::: Material provided

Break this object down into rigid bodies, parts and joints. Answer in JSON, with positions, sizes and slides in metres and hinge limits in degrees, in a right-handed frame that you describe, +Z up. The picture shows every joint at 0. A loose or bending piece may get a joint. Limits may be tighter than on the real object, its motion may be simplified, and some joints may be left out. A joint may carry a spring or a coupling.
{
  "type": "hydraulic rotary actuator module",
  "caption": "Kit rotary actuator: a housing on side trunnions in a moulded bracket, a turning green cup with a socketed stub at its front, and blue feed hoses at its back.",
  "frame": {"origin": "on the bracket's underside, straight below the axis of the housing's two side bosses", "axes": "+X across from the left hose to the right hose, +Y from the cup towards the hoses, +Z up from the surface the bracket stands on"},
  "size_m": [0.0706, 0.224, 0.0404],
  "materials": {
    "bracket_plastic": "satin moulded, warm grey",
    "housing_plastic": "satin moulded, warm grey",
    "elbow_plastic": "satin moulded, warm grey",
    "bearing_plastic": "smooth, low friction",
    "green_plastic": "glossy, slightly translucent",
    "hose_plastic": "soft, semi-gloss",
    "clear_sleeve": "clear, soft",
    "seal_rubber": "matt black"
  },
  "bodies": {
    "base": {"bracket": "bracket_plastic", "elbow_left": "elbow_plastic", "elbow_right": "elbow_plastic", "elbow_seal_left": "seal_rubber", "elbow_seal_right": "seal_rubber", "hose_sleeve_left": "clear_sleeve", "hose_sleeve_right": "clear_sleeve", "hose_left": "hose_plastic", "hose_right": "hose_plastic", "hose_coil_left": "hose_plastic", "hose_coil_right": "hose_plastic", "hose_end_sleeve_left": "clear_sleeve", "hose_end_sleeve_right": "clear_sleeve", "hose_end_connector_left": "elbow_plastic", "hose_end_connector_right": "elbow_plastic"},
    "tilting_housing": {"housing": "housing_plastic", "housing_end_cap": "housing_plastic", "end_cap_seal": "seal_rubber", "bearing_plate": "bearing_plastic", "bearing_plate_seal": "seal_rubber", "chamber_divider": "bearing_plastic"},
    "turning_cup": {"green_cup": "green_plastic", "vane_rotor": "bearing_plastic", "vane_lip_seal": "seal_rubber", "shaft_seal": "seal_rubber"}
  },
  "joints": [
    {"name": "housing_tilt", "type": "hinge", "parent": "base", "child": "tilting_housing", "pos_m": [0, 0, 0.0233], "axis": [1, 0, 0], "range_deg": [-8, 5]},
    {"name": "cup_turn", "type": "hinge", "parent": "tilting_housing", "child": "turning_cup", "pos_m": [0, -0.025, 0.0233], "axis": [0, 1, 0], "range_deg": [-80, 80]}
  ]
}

::::::
::: Material provided

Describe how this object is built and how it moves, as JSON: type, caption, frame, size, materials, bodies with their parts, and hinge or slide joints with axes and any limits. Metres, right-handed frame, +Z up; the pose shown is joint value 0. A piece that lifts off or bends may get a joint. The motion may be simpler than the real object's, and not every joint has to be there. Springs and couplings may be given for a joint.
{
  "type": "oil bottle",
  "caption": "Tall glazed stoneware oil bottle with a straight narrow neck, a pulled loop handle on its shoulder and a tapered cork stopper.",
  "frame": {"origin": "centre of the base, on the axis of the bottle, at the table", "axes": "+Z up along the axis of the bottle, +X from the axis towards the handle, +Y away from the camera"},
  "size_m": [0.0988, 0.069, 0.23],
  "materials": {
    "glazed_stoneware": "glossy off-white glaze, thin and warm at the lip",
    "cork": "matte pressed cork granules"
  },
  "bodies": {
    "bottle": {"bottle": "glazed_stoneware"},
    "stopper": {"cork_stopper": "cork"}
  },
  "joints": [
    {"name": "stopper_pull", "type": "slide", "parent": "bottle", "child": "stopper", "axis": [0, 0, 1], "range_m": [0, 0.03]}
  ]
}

::::::
::: Material provided

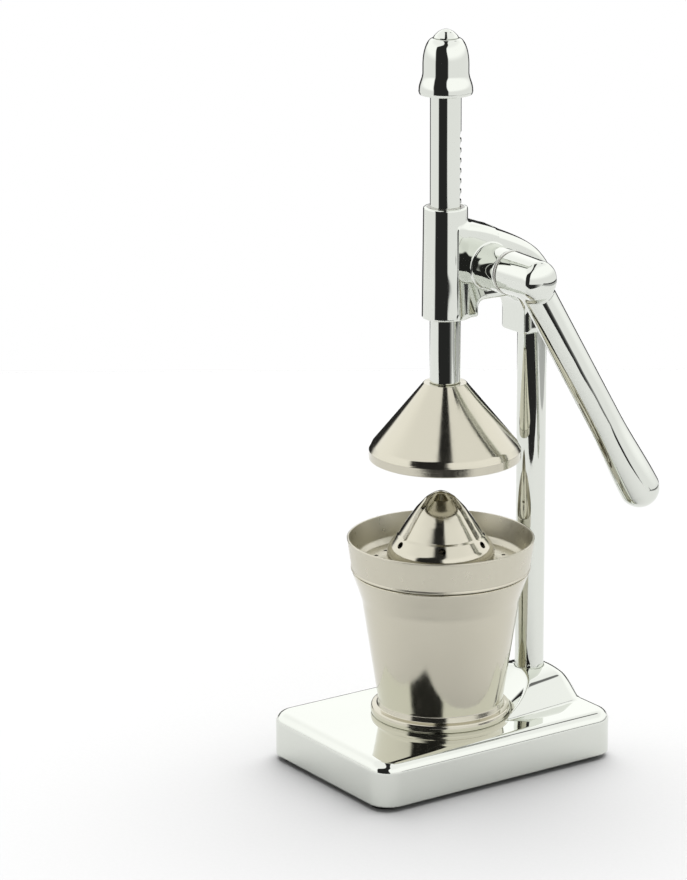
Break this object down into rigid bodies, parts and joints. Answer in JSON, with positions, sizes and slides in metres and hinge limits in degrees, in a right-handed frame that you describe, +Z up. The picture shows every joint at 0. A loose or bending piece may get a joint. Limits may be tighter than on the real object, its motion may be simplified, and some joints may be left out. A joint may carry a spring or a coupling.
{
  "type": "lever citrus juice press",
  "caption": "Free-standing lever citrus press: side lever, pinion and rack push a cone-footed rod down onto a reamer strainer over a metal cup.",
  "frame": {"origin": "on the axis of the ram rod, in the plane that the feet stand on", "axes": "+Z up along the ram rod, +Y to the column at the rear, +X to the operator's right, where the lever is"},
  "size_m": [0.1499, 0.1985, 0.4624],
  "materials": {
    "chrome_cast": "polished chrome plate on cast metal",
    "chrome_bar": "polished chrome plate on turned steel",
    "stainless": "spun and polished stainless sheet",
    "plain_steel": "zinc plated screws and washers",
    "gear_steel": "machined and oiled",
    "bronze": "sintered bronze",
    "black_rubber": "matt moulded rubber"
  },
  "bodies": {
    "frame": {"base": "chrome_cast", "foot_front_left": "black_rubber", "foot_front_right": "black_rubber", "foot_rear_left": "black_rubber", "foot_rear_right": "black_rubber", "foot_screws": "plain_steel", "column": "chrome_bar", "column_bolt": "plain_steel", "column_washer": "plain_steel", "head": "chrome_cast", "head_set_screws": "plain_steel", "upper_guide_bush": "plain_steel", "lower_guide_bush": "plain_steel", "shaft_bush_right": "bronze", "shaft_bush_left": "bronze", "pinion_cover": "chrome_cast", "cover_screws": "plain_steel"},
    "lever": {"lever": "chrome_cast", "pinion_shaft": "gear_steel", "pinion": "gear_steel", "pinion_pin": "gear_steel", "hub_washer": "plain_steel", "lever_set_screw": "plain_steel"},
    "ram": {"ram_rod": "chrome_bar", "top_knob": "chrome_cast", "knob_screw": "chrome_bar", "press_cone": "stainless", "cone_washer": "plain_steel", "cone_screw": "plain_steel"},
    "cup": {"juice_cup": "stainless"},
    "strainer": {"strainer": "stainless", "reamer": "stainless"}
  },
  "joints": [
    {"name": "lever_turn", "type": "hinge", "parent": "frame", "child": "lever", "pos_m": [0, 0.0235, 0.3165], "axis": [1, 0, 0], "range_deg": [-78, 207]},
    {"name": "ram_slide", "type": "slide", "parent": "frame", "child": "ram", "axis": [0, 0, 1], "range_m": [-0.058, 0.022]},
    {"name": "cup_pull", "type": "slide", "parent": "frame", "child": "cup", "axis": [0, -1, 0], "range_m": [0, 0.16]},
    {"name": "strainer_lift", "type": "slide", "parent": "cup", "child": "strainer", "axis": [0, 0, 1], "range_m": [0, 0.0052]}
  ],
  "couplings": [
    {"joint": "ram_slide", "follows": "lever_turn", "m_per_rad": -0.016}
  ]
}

::::::

Count how many lines include the string "caption". Nothing but the number is needed.

Response to the task:
4